5 hours to charge at .2C from sunshine is doable, but the 8 following hours of absorbtion would require power from the grid, defeating the purpose... I'd want to be able to more or less immediately follow the charging session with a .2C discharge to continue to function without resorting to the grid. Still, the idea of having a battery that almost duplicated the capabilities of a Lifepo4 battery at the price of a lead acid battery is intriguing. It's not something I would have considered, even though I know Lifepo4 batteries are likely to be obsolete by the time they reach the end of their useful life, having been replaced with a newer tech. So thanks for bringing them to my attention. How do you utilize them? Charge at a higher rate at the expense of future longetivity?
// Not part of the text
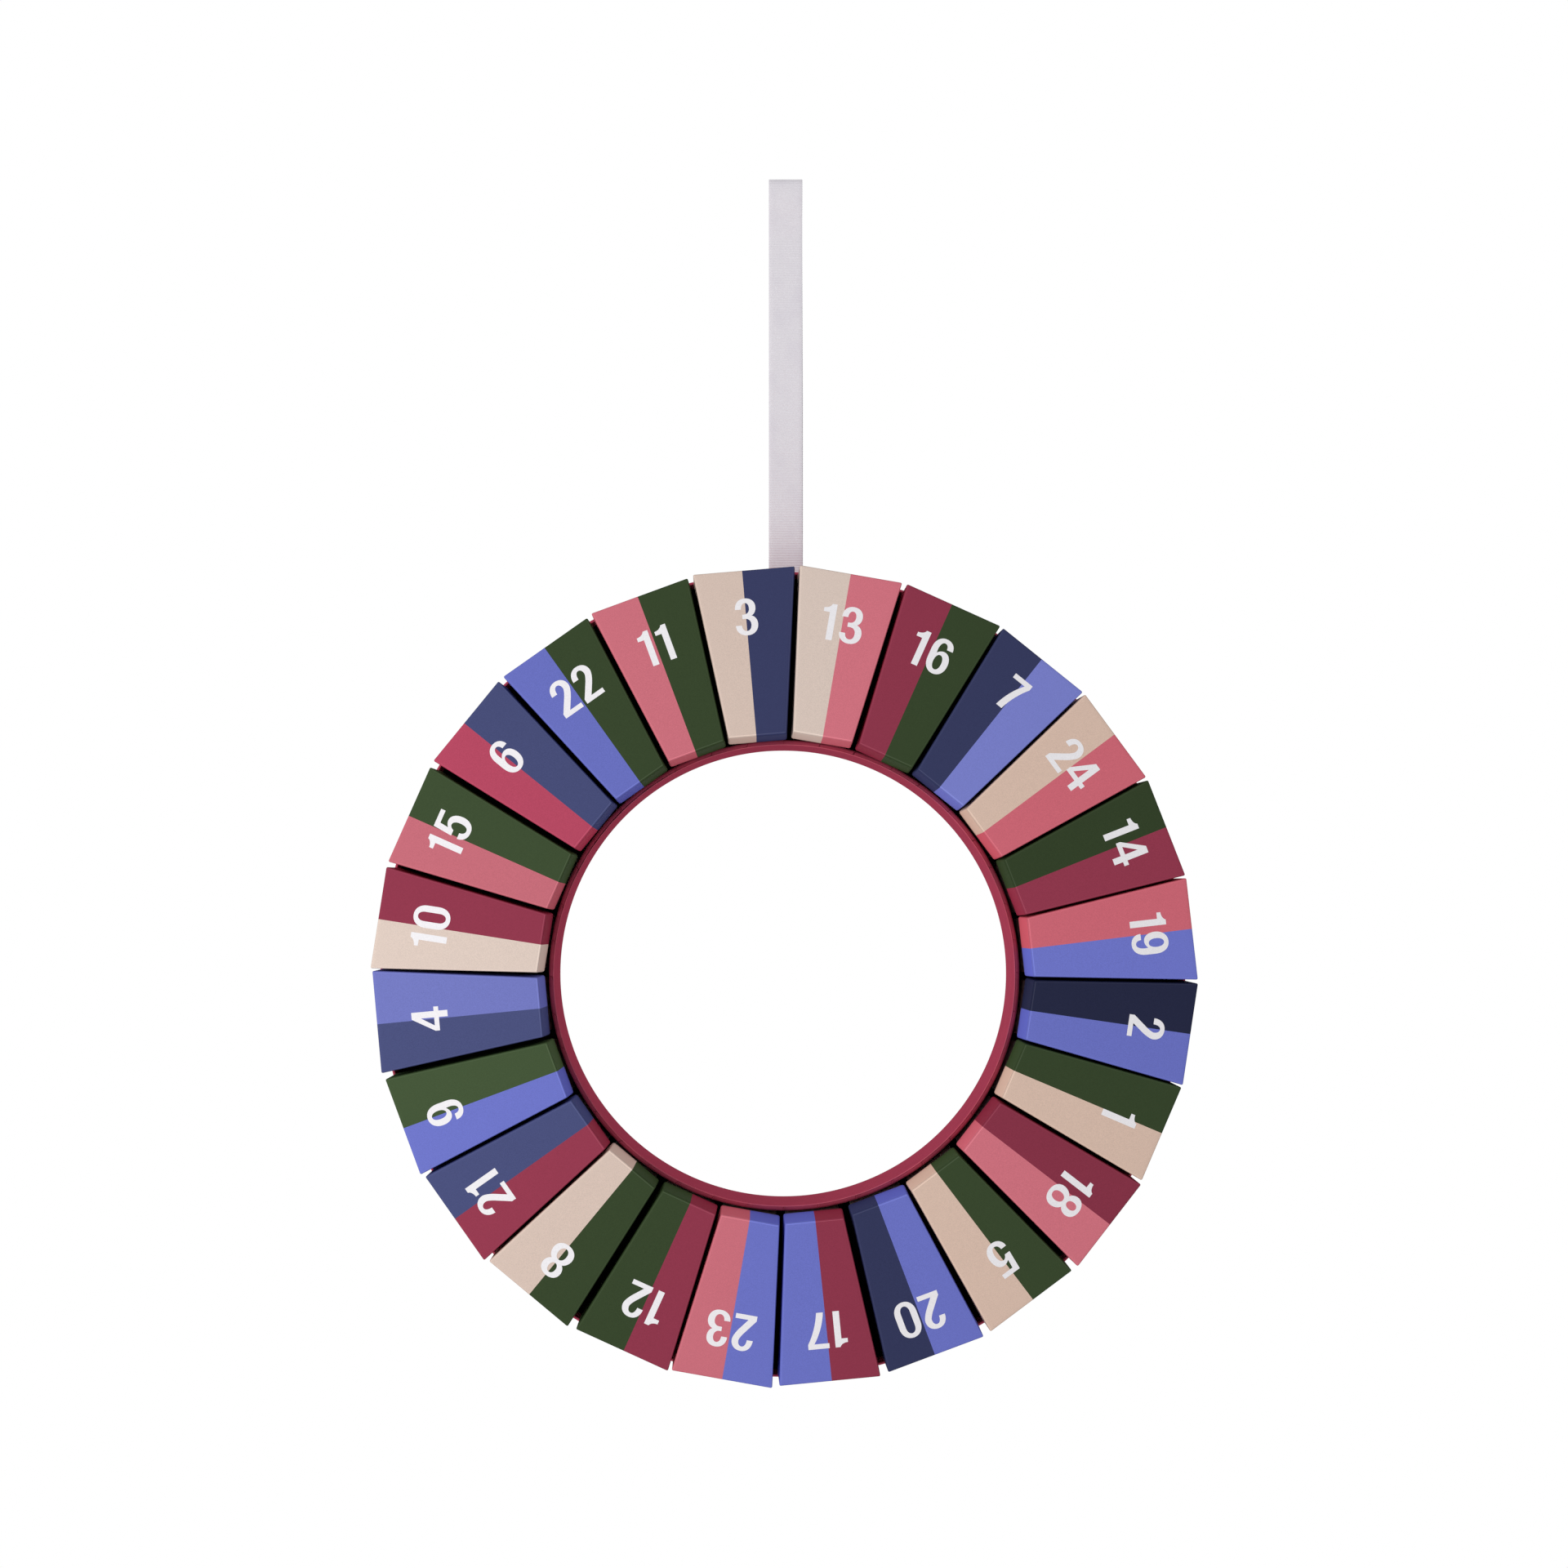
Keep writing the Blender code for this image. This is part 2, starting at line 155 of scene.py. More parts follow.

Interesting. Victron apparently has some as well. Here's what they had to say about them:

Thanks 😊

I did a simulated calculation of the power generation based on Thailand irradiation. I found a very minor difference when I moved the panels around or tilted them more or less, such that I decided to leave them facing NNE at a 6° inclination. A bigger gain would come from installing an agricultural misting pump under the panels to cool them. We have so many overcast days here in Thailand that make the light non directional, that straight up is as good as any angle, and much less expensive than tiltable framing.